Get screened for diabetes


Island-wide diabetes screenings will be held on Saturday, 10 March. 

For the second year in a row, Rotary Central is hosting screening stations at eight locations throughout Grand Cayman. 

Last year, several people who were screened for diabetes for the first time discovered they were already diabetic or were at high risk of developing diabetes. 

“During the past year, almost 1,000 individuals were screened as part of the Club’s diabetes initiative … and many undiagnosed and uncontrolled diabetics were identified,” said Zelta Gayle, and nurse and chairwoman of Rotary Central’s diabetes initiative. 

“The prevalence of diabetes continues to increase at an alarming rate worldwide,” she said. “It is expected that during the 21st century, this chronic lifestyle disease will affect one in every three people of the islands of the Caribbean.” 

Over the weekend of 3-4 March, 30 medical professionals took part in a diabetes educators course, including doctors, nurses, pharmacists, nutritionists and dietitians.  

The course, which targeted health professional who actively work with a large number of people suffering from diabetes, was led by registered nurse Andrea Hunt, a certified diabetes educator. 

Following the course, the 30 participants took part in a pinning ceremony to recognise their efforts to tackle the rising numbers of diabetes cases in Cayman and the Caribbean region. 

Ms Gayle said: “Diabetes and its complications are among the five leading causes of death worldwide. It is therefore important that people with diabetes be taught self-management skills in order to reduce the risk of complications from this disease. Self-management skills can be best taught by clinicians trained as diabetes educators. Unfortunately, there are few persons with this skill in the Caribbean.” 

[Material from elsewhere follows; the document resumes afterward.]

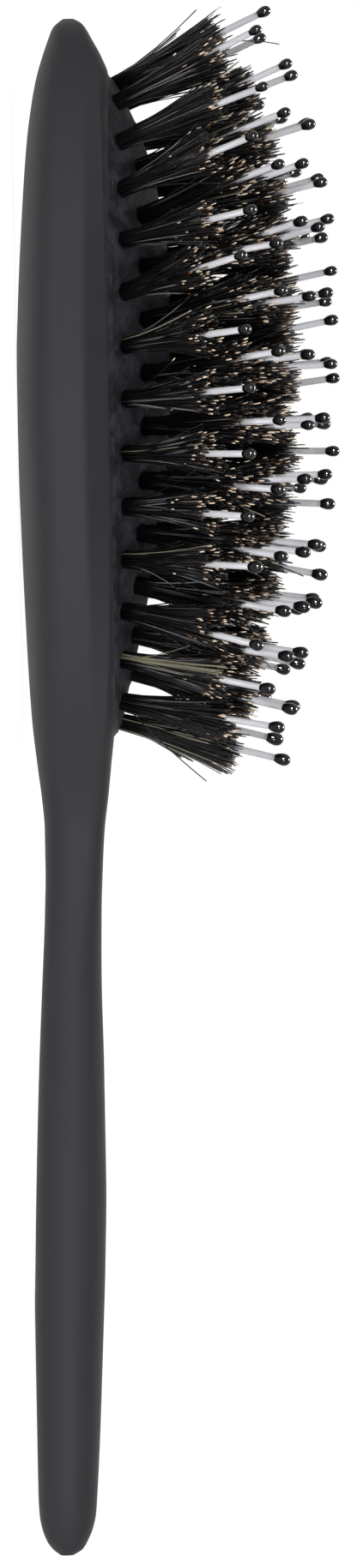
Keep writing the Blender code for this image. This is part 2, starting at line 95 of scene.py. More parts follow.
def smoothCurve(places, values):
    # Hermite pieces between the points, with harmonic-mean slopes so that nothing overshoots
    places, values = np.array(places), np.array(values)
    runs = np.diff(places)
    rises = np.diff(values) / runs
    slopes = np.concatenate([rises[:1], np.zeros(len(runs) - 1), rises[-1:]])
    same = rises[:-1] * rises[1:] > 0
    sums = np.where(same, rises[:-1] + rises[1:], 1)
    slopes[1:-1] = np.where(same, 2 * rises[:-1] * rises[1:] / sums, 0)

    def at(x):
        k = np.clip(np.searchsorted(places, x, side="right") - 1, 0, len(runs) - 1)
        u = (x - places[k]) / runs[k]
        ease = u * u * (3 - 2 * u)
        bends = slopes[k] * u * (1 - u) ** 2 - slopes[k + 1] * u * u * (1 - u)
        return values[k] * (1 - ease) + values[k + 1] * ease + bends * runs[k]

    return at


def unit(vectors):
    # each vector over its own length
    return vectors / np.linalg.norm(vectors, axis=-1, keepdims=True)


def gridQuads(rows, columns, closed=False):
    # corner numbers of the cells of a rows x columns grid, whose rows are loops if closed
    across = columns if closed else columns - 1
    i, j = np.meshgrid(np.arange(rows - 1), np.arange(across), indexing="ij")
    k = (j + 1) % columns
    cells = [i * columns + j, i * columns + k, (i + 1) * columns + k, (i + 1) * columns + j]
    return np.stack(cells, -1).reshape(-1, 4)


def fan(hub, loop):
    # corner numbers of the triangles from one point to each side of a loop
    return np.stack([np.full(len(loop), hub), loop, np.roll(loop, -1)], -1)


def cappedTube(loops, ends):
    # equal loops of points joined by quads, and a fan of triangles from each of two end points
    count, around = loops.shape[:2]
    points = np.concatenate([loops.reshape(-1, 3), ends])
    loop = np.arange(around)
    first = fan(count * around, loop)
    last = fan(count * around + 1, loop + (count - 1) * around)
    return points, gridQuads(count, around, closed=True), np.concatenate([first[:, ::-1], last])


def meshOf(name, points, *faceSets, uv=None):
    # a mesh from arrays, where each set of faces has one number of corners
    mesh = bpy.data.meshes.new(name)
    mesh.vertices.add(len(points))
    mesh.vertices.foreach_set("co", np.asarray(points, np.float32).ravel())
    corners = np.concatenate([np.asarray(faces).ravel() for faces in faceSets])
    totals = np.concatenate([np.full(len(faces), len(faces[0])) for faces in faceSets])
    mesh.loops.add(len(corners))
    mesh.loops.foreach_set("vertex_index", corners.astype(np.int32))
    mesh.polygons.add(len(totals))
    starts = np.concatenate([[0], np.cumsum(totals)[:-1]])
    mesh.polygons.foreach_set("loop_start", starts.astype(np.int32))
    mesh.polygons.foreach_set("loop_total", totals.astype(np.int32))
    mesh.update(calc_edges=True)
    mesh.validate()
    if uv is not None:
        layer = mesh.uv_layers.new(name="along")
        layer.data.foreach_set("uv", np.asarray(uv, np.float32)[corners].ravel())
    mesh.shade_smooth()
    return mesh


def outward(mesh):
    # the same closed mesh with all its faces turned to point out
    builder = bmesh.new()
    builder.from_mesh(mesh)
    bmesh.ops.recalc_face_normals(builder, faces=builder.faces[:])
    builder.to_mesh(mesh)
    builder.free()
    return mesh


def pieceOf(mesh, material, body=None, nodes=()):
    # an object for the mesh, which rides on a body and stands for the nodes given
    piece = bpy.data.objects.new(mesh.name, mesh)
    bpy.context.scene.collection.objects.link(piece)
    mesh.materials.clear()
    mesh.materials.append(material)
    if nodes:
        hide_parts(*nodes)
    if body:
        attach(piece, body)
    return piece


def nodesOf(group):
    # the CAD nodes whose names start alike
    return [node for node in frame["nodes"] if node.startswith(group)]


# Shader sums on wires: each operator adds its Math node


class Wire:
    def __init__(self, paint, socket):
        self.paint, self.socket = paint, socket

    def beside(self, output):
        # another output of the same node
        return Wire(self.paint, self.socket.node.outputs[output])

    def __add__(self, other):
        return self.paint.maths("ADD", self, other)

    def __sub__(self, other):
        return self.paint.maths("SUBTRACT", self, other)

    def __rsub__(self, other):
        return self.paint.maths("SUBTRACT", other, self)

    def __mul__(self, other):
        return self.paint.maths("MULTIPLY", self, other)

    __radd__, __rmul__ = __add__, __mul__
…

She said diabetes self-management education was a vital step in helping people deal with diabetes or pre-diabetes. 

An education team consists of a diabetes educator, a doctor, dietician and other specialty providers who are trained to provide accurate, effective and culturally sensitive education to people with diabetes in the Caribbean.  

“By working as a member of a diabetes management team, the diabetes educator will improve the care that patients with diabetes receive by empowering the patient to make the necessary behavioural changes they need to manage their disease more effectively,” Ms Gayle said. 

People can get screened from 10am to 2pm at the following locations Saturday: Cost U Less, Foster’s Airport, Foster’s Strand, Foster’s Countryside, Foster’s Republix, Hurley’s Supermarket, Kirk’s Supermarket and AL Thompson’s. 

Further screenings will be done in East End at a later date.